By Michelle Koidin Jaffee
Abbi Hernandez, a UF graduate student in neuroscience, had an interesting question for a packed roomful of schoolchildren. “How much of your brain do you use every day?”
“Point 3 percent?” shouted one.
“30 percent?” guessed another.
Hernandez shook her head and smiled. “You actually use 100 percent of your brain every day,” she told them, drawing gasps of “oh” and “whoa!”
As part of UF’s celebration of Brain Awareness Week in March, Hernandez and fellow students Kevin Strang, Caesar Hernandez and Seth Currlin engaged 59 homeschooled children in fun, interactive activities to learn about the five senses and the role of neurons in brain function.
Brain Awareness Week is an annual initiative to raise public awareness for brain research. It is embraced by universities throughout the world, with programs reaching thousands of people.

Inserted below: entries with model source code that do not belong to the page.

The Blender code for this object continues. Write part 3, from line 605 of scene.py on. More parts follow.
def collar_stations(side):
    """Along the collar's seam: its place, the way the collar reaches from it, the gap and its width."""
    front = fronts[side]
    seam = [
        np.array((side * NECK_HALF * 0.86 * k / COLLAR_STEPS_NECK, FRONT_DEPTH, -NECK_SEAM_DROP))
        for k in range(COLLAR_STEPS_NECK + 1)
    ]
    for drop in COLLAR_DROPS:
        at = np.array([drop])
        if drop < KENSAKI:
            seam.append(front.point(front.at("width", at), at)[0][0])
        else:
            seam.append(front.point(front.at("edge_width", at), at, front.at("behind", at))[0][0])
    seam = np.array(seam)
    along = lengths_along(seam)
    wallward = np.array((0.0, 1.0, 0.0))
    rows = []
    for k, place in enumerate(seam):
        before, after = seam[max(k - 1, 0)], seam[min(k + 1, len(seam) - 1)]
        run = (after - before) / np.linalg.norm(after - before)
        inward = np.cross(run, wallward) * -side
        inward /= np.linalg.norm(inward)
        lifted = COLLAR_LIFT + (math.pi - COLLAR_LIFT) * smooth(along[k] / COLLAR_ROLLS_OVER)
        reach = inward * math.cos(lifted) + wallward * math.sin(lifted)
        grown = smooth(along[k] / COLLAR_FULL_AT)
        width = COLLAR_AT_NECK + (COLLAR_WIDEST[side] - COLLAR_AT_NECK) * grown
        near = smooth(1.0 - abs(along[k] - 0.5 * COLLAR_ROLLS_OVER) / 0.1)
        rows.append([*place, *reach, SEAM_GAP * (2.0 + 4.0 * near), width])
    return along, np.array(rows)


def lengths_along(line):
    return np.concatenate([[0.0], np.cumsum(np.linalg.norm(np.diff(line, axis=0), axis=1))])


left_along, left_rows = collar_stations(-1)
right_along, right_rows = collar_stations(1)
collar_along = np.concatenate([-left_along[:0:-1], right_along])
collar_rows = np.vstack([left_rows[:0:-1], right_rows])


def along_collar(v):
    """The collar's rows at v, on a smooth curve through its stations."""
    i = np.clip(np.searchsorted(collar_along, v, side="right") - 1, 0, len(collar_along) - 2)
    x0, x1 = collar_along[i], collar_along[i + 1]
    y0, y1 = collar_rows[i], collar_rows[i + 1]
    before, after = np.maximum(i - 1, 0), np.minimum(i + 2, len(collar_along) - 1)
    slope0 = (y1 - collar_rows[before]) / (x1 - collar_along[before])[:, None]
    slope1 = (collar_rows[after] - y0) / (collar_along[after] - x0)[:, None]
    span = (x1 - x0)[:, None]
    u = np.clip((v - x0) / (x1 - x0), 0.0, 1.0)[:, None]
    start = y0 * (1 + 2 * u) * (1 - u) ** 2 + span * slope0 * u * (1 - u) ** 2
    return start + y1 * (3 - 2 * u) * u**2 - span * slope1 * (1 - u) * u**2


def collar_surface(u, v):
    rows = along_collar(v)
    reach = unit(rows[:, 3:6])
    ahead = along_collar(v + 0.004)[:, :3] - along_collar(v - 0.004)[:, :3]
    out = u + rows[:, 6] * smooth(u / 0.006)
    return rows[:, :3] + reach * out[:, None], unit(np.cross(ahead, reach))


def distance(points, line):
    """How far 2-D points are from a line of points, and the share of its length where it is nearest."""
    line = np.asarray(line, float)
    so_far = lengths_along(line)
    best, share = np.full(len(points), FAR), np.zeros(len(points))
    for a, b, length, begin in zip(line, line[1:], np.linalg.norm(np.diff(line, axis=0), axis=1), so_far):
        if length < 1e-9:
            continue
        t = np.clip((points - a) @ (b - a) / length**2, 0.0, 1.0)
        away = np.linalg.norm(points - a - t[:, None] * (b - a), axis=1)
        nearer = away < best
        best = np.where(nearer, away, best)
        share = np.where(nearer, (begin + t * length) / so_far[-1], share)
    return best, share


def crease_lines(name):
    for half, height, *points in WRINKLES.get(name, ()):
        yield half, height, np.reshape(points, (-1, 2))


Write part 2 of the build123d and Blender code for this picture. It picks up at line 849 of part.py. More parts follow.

Beginning March 13, UF held events throughout the week, with lectures from distinguished professors, data blitzes and outreach programs to more than 2,100 children in the community. Sixty UF undergraduate and graduate students led workshops at 16 schools in Gainesville as well as at the UF Health Science Center and the Cade Museum.

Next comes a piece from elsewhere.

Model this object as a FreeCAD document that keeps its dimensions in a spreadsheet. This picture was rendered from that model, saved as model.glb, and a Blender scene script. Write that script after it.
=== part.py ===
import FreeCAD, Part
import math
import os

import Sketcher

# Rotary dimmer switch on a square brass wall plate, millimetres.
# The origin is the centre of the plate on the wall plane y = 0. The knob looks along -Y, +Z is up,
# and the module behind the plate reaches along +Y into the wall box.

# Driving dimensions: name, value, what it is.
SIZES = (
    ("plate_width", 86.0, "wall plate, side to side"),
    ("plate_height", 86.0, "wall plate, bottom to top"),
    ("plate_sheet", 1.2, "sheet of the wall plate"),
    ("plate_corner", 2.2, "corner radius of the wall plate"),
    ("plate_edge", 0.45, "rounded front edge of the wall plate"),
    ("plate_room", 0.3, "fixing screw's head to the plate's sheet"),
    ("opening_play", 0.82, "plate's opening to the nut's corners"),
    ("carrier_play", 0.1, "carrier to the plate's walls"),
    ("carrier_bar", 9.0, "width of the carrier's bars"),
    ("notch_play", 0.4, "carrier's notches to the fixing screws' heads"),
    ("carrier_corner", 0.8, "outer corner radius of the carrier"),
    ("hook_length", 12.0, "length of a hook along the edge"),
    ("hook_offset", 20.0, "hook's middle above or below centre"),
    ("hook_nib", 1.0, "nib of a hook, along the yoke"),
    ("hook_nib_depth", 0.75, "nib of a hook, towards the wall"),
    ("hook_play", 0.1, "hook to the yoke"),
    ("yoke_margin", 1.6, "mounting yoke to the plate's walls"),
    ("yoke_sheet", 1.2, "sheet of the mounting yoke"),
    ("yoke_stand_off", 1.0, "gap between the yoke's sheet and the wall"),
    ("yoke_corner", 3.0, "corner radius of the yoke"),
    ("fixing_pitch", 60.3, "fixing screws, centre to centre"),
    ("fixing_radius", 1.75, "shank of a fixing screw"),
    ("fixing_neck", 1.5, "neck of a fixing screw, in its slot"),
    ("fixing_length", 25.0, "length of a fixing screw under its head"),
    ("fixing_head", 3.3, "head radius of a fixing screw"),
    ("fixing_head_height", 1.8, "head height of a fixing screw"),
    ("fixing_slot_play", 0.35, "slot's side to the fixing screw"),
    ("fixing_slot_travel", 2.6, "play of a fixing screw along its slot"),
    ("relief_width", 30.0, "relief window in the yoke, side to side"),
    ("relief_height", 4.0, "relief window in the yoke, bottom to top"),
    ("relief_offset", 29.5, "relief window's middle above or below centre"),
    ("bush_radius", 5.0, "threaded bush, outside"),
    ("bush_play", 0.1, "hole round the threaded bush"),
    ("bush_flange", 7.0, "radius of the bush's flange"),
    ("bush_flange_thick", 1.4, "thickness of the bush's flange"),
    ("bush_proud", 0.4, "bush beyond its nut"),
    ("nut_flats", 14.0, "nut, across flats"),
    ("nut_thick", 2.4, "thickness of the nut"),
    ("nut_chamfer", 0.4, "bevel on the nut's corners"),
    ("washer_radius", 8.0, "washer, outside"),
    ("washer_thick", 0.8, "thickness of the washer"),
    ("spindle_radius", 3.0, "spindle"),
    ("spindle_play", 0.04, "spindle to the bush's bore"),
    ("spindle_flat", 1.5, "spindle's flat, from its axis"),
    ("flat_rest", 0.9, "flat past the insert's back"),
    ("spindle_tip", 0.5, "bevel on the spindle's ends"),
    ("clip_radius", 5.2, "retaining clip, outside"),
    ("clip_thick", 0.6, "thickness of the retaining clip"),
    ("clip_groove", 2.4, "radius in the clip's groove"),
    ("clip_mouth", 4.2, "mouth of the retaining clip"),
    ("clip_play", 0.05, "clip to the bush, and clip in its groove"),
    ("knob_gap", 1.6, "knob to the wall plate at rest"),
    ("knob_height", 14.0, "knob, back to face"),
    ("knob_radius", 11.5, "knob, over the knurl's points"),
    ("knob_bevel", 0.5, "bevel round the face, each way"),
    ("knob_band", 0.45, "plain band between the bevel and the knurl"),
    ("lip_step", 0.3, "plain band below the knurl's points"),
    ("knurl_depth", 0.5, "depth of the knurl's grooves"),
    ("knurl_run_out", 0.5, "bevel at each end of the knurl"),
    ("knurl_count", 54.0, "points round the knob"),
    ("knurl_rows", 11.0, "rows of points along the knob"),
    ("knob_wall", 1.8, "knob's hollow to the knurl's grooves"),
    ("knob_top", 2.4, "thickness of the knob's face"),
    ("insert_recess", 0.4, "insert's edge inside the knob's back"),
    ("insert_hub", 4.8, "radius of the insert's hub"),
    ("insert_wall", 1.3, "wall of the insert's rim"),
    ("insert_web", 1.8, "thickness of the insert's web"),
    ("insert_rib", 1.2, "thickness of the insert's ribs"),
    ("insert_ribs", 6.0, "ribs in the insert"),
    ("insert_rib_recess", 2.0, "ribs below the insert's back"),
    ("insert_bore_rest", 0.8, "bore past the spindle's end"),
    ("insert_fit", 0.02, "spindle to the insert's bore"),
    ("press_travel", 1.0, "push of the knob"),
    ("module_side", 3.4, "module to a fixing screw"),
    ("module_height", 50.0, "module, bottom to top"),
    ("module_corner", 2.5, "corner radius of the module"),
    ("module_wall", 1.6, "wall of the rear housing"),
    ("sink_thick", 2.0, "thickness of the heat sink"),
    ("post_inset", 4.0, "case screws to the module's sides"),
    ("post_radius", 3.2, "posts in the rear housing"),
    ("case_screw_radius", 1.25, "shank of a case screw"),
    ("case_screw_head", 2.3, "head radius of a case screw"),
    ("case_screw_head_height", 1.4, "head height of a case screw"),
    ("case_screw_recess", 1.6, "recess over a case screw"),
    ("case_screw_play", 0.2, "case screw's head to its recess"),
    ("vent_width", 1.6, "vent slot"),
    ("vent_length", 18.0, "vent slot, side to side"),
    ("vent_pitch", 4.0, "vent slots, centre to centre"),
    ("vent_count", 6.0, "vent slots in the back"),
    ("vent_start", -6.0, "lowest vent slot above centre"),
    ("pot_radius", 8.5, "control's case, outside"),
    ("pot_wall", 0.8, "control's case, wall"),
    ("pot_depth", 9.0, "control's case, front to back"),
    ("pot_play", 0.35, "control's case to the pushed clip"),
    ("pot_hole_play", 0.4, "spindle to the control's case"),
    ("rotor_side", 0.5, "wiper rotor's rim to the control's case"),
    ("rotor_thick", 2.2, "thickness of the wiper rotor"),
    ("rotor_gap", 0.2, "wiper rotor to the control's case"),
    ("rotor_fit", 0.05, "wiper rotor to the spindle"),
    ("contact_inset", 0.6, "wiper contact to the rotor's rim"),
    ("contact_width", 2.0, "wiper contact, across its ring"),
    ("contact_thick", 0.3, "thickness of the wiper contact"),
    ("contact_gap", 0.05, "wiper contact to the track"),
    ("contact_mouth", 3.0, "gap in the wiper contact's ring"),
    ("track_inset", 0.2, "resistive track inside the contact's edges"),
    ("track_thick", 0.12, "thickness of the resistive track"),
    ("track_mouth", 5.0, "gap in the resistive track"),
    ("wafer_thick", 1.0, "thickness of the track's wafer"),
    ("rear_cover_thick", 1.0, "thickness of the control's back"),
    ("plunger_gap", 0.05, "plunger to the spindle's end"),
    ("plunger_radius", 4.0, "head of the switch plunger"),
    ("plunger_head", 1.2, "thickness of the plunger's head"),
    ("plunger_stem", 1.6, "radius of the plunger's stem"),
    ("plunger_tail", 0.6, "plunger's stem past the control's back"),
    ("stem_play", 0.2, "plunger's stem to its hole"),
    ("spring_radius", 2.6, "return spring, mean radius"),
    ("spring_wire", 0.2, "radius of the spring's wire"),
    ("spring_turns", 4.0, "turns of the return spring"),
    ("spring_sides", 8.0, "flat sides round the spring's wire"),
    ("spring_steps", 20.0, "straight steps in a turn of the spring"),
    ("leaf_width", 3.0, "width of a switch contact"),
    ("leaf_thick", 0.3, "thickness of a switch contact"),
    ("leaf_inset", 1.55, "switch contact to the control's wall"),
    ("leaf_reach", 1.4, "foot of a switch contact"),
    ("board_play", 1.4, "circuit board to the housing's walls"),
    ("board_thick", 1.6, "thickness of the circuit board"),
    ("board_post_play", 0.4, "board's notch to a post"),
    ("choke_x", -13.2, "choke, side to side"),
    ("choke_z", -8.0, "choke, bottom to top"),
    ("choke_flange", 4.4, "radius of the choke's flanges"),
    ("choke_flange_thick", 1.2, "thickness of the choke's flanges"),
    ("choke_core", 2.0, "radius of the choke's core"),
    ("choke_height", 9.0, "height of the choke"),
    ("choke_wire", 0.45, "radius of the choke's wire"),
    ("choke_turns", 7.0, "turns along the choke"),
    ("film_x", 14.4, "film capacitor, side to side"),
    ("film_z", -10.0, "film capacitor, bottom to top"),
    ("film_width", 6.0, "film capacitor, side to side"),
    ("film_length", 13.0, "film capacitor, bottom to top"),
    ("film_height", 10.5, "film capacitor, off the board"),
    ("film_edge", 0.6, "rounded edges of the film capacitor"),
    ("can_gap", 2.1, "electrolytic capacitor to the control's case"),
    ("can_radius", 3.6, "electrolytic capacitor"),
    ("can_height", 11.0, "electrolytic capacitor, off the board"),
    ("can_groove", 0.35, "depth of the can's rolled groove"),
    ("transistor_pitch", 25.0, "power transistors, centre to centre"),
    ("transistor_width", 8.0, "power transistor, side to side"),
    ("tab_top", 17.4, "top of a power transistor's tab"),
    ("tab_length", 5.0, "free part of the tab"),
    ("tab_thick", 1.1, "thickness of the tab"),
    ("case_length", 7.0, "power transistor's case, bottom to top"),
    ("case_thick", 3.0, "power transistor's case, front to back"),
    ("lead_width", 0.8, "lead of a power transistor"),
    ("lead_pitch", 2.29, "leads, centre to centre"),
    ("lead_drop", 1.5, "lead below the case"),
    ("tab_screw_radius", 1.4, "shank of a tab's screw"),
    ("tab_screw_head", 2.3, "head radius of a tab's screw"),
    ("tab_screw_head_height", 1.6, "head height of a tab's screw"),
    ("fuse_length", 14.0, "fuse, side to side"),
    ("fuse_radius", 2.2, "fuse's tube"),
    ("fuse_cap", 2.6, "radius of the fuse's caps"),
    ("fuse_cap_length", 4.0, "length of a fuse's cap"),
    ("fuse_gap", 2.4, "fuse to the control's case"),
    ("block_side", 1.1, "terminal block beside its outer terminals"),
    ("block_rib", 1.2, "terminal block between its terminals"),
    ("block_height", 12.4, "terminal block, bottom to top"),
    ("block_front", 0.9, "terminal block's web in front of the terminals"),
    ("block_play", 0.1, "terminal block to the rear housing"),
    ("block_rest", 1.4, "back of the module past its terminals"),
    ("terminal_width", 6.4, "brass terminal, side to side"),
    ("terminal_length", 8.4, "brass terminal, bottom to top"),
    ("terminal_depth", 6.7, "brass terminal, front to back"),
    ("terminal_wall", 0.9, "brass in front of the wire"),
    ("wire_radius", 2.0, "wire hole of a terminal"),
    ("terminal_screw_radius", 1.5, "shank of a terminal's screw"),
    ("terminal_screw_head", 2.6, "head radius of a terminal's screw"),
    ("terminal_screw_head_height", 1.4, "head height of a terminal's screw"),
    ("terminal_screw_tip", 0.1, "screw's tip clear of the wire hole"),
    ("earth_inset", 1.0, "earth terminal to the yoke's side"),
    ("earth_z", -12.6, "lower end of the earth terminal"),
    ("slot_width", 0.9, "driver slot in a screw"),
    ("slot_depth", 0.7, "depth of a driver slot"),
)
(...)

UF’s Brain Awareness Week events kicked off with the fifth annual William G. Luttge Lectureship in Neuroscience, delivered by renowned neuroscientist James L. McGaugh, Ph.D., research professor of neurobiology and behavior at the University of California, Irvine. McGaugh shared his findings of “highly superior autobiographical memory,” or HSAM — the ability to recall precise, mundane details of day-to-day life many years later — with a standing-room-only crowd at the MBI.
The Luttge Lectureship, sponsored by the McKnight Brain Research Foundation, honors the memory of the late visionary neuroscientist William G. “Bill” Luttge, Ph.D., founding director of UF’s Brain Institute.